Abe and Crittenden had been side by side in the fight. It was no surprise to Crittenden that any man was brave. By his code, a man would be better dead than alive a coward. He believed cowardice exceptional and the brave man the rule, but he was not prepared for Abe's coolness and his humour. Never did the Westerner's voice change, and never did the grim half-smile leave his eyes or his mouth. Once during the fight he took off his hat.
"How's my hair parted?" he asked, quietly.
A Mauser bullet had mowed a path through Abe's thick, upright hair, scraping the skin for three inches, and leaving a trail of tiny, red drops. Crittenden turned to look and laugh, and a bullet cut through the open flap of his shirt, just over his heart. He pointed to it.
"See the good turn you did me."
While the two were cooking supper, the old Sergeant came up.
"If you don't obey orders next time," he said to Crittenden, sternly, for Abe was present, "I'll report you to the Captain." Crittenden had declined to take shelter during the fight--it was a racial inheritance that both the North and the South learned to correct in the old war.

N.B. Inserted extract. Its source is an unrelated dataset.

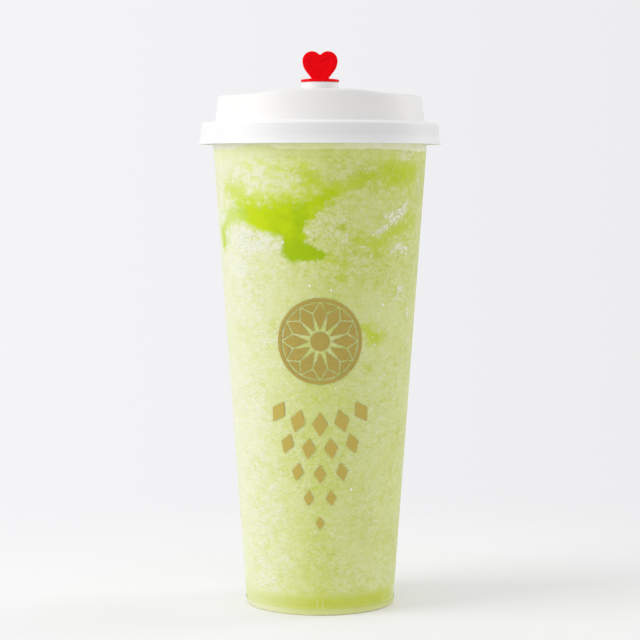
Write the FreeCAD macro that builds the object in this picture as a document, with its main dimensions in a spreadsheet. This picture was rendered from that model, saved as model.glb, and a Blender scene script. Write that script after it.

"That's right, Governor," said Abe.
"The Colonel himself wanted to know what damn fool that was standing out in the road. He meant you."
"All right, Sergeant," Crittenden said.
When he came in from guard duty, late that night, he learned that Basil was safe. He lay down with a grateful heart, and his thoughts, like the thoughts of every man in that tropical forest, took flight for home. Life was getting very simple now for him--death, too, and duty. Already he was beginning to wonder at his old self and, with a shock, it came to him that there were but three women in the world to him--Phyllis and his mother--and Judith. He thought of the night of the parting, and it flashed for the first time upon him that Judith might have taken the shame that he felt reddening his face as shame for her, and not for himself: and a pain shot through him so keen that he groaned aloud.
Above him was a clear sky, a quarter moon, an enveloping mist of stars, and the very peace of heaven. But there was little sleep--and that battle-haunted--for any: and for him none at all.
* * * * *
And none at all during that night of agony for Judith, nor Phyllis, nor the mother at Canewood, though there was a reaction of joy, next morning, when the name of neither Crittenden was among the wounded or the dead.
Nothing had been heard, so far, of the elder brother but, as they sat in the porch, a negro boy brought the town paper, and Mrs. Crittenden found a paragraph about a soldier springing into the sea in full uniform at Siboney to rescue a drowning comrade, who had fallen into the surf while trying to land, and had been sunk to the bottom by his arms and ammunition. And the rescuer's name was Crittenden. The writer went on to tell who he was, and how he had given up his commission to a younger brother and had gone as a private in the regular army--how he had been offered another after he reached Cuba, and had declined that, too--having entered with his comrades, he would stay with them to the end. Whereat the mother's face burned with a proud fire, as did Phyllis's, when Mrs. Crittenden read on about this Crittenden's young brother, who, while waiting for his commission, had gone as a Rough Rider, and who, after gallant conduct during the first fight, had taken his place on General Carter's staff. Phyllis clapped her hands, softly, with a long sigh of pride--and relief.